* [Aim] Copy exactly the lines from the one containing "# far end: crimped" through the one containing "imported = [obj", both included, and nothing else.

* [Supplied material]

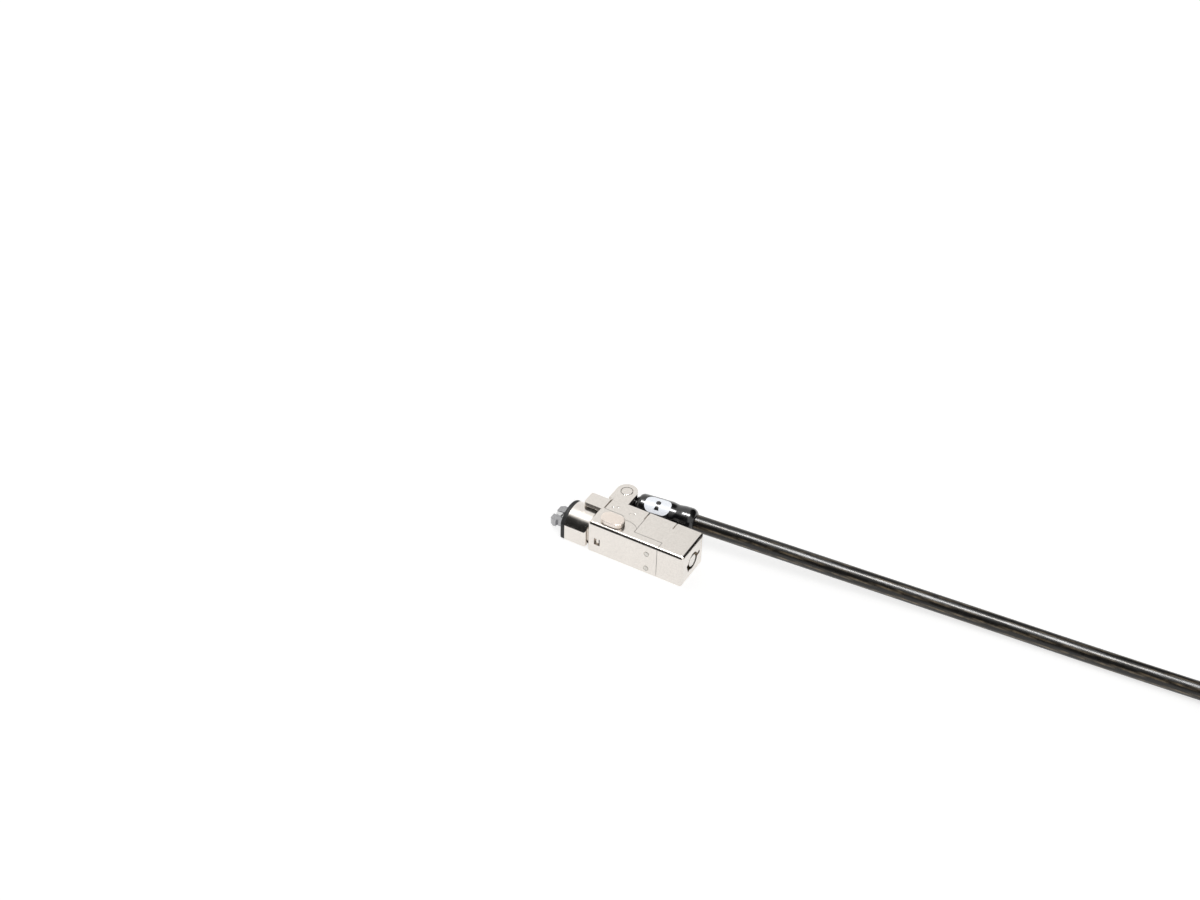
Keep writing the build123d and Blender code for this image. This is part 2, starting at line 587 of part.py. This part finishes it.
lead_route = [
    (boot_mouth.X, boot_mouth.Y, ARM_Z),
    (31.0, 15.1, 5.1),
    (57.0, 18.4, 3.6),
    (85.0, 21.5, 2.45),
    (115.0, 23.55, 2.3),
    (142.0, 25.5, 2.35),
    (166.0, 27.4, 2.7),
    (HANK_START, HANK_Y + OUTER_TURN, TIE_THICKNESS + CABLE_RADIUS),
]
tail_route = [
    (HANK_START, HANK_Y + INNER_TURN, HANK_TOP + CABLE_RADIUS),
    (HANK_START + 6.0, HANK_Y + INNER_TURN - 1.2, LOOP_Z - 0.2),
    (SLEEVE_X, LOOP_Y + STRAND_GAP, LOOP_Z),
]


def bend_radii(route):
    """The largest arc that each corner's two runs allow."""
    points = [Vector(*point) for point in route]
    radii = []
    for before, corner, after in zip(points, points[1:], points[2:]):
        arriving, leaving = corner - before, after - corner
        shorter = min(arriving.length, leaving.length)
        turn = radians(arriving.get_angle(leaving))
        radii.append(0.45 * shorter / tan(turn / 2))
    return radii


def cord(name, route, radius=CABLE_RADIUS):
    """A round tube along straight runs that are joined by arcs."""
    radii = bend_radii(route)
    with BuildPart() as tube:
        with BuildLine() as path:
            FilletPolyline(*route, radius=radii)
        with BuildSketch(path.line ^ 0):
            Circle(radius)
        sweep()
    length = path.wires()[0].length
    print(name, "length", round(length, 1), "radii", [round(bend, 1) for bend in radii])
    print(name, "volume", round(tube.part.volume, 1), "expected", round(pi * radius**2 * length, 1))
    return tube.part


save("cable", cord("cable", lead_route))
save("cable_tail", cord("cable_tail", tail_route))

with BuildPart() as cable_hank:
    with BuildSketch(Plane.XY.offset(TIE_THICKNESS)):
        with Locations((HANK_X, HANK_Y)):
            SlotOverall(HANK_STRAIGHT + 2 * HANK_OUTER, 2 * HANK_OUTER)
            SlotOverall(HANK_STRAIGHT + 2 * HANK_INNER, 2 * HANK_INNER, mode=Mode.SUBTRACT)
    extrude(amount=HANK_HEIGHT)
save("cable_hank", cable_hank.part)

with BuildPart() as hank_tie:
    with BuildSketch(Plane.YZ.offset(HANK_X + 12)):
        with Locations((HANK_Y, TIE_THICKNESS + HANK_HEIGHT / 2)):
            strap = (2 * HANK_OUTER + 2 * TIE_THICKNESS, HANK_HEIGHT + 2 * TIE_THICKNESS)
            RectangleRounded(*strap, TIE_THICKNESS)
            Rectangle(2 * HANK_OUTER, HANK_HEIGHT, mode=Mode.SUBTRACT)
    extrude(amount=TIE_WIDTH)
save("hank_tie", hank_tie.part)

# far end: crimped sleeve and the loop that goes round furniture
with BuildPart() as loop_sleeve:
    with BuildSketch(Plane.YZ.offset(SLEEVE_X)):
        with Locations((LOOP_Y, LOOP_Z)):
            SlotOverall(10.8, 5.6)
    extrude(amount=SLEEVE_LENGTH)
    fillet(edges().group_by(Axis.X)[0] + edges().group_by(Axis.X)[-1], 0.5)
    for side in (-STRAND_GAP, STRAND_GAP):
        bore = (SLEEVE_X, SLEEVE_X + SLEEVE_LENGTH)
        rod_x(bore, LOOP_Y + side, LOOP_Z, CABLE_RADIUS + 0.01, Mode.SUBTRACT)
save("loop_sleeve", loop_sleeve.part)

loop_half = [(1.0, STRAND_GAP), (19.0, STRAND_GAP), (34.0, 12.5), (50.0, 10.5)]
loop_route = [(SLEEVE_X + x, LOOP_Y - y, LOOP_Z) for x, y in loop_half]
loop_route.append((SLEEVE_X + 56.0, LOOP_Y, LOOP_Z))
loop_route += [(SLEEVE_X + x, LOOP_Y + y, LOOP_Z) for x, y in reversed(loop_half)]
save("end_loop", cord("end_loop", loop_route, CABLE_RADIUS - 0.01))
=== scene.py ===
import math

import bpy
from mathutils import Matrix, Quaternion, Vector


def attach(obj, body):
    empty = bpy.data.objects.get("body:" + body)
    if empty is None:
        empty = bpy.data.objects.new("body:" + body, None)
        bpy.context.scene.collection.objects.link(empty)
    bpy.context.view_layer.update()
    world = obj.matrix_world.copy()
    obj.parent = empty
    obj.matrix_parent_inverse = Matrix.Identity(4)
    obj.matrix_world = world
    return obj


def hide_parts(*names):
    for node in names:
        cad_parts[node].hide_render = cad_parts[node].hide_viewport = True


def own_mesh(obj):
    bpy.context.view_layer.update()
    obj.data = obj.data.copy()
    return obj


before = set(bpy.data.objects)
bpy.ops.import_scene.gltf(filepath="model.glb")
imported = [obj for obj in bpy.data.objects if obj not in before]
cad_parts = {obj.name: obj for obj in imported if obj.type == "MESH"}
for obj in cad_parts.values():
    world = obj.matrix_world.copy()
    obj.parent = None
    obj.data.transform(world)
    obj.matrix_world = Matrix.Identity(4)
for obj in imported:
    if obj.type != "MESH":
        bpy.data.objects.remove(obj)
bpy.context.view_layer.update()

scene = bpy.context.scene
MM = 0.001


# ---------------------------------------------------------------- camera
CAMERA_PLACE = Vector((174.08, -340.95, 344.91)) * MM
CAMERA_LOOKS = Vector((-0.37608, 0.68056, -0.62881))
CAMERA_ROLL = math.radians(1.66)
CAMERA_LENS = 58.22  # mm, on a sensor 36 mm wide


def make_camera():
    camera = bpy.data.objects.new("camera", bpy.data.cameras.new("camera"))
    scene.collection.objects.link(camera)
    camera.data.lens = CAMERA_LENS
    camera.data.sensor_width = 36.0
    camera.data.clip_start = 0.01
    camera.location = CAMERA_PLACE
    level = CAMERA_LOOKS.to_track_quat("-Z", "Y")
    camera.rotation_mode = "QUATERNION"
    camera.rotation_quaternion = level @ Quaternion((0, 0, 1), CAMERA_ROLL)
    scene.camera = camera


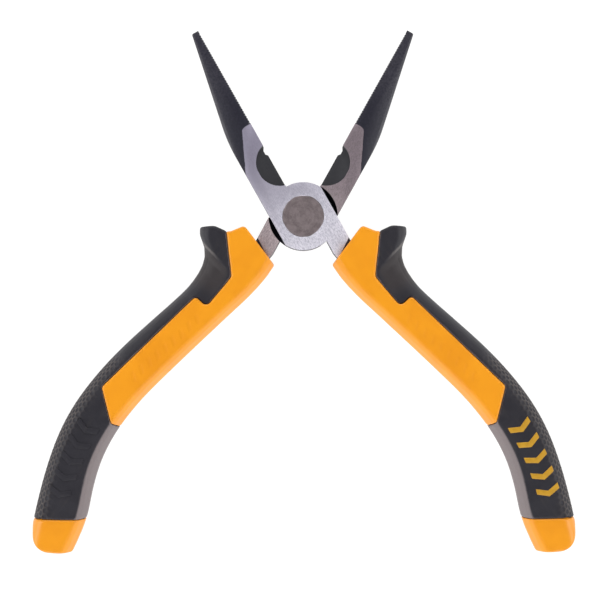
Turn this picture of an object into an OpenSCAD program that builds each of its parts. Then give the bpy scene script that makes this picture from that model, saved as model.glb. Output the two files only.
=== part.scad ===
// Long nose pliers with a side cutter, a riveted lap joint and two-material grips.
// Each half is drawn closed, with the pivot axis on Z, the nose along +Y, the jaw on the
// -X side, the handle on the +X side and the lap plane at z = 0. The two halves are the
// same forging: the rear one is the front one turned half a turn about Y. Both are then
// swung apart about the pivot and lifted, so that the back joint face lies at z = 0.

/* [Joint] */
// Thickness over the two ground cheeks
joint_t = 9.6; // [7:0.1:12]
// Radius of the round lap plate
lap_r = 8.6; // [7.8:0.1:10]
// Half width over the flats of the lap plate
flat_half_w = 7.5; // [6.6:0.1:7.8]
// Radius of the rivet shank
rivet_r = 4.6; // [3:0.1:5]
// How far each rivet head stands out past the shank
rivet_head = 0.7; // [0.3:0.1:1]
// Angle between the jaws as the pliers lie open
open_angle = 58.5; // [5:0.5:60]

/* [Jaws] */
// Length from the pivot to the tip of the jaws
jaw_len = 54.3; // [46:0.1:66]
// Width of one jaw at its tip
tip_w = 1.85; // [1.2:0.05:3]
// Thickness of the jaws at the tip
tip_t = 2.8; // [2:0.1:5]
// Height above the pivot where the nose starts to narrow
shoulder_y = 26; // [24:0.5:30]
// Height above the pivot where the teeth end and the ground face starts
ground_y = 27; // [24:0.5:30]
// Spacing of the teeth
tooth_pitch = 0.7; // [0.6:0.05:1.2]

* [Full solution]
# far end: crimped sleeve and the loop that goes round furniture
with BuildPart() as loop_sleeve:
    with BuildSketch(Plane.YZ.offset(SLEEVE_X)):
        with Locations((LOOP_Y, LOOP_Z)):
            SlotOverall(10.8, 5.6)
    extrude(amount=SLEEVE_LENGTH)
    fillet(edges().group_by(Axis.X)[0] + edges().group_by(Axis.X)[-1], 0.5)
    for side in (-STRAND_GAP, STRAND_GAP):
        bore = (SLEEVE_X, SLEEVE_X + SLEEVE_LENGTH)
        rod_x(bore, LOOP_Y + side, LOOP_Z, CABLE_RADIUS + 0.01, Mode.SUBTRACT)
save("loop_sleeve", loop_sleeve.part)

loop_half = [(1.0, STRAND_GAP), (19.0, STRAND_GAP), (34.0, 12.5), (50.0, 10.5)]
loop_route = [(SLEEVE_X + x, LOOP_Y - y, LOOP_Z) for x, y in loop_half]
loop_route.append((SLEEVE_X + 56.0, LOOP_Y, LOOP_Z))
loop_route += [(SLEEVE_X + x, LOOP_Y + y, LOOP_Z) for x, y in reversed(loop_half)]
save("end_loop", cord("end_loop", loop_route, CABLE_RADIUS - 0.01))
=== scene.py ===
import math

import bpy
from mathutils import Matrix, Quaternion, Vector


def attach(obj, body):
    empty = bpy.data.objects.get("body:" + body)
    if empty is None:
        empty = bpy.data.objects.new("body:" + body, None)
        bpy.context.scene.collection.objects.link(empty)
    bpy.context.view_layer.update()
    world = obj.matrix_world.copy()
    obj.parent = empty
    obj.matrix_parent_inverse = Matrix.Identity(4)
    obj.matrix_world = world
    return obj


def hide_parts(*names):
    for node in names:
        cad_parts[node].hide_render = cad_parts[node].hide_viewport = True


def own_mesh(obj):
    bpy.context.view_layer.update()
    obj.data = obj.data.copy()
    return obj


before = set(bpy.data.objects)
bpy.ops.import_scene.gltf(filepath="model.glb")
imported = [obj for obj in bpy.data.objects if obj not in before]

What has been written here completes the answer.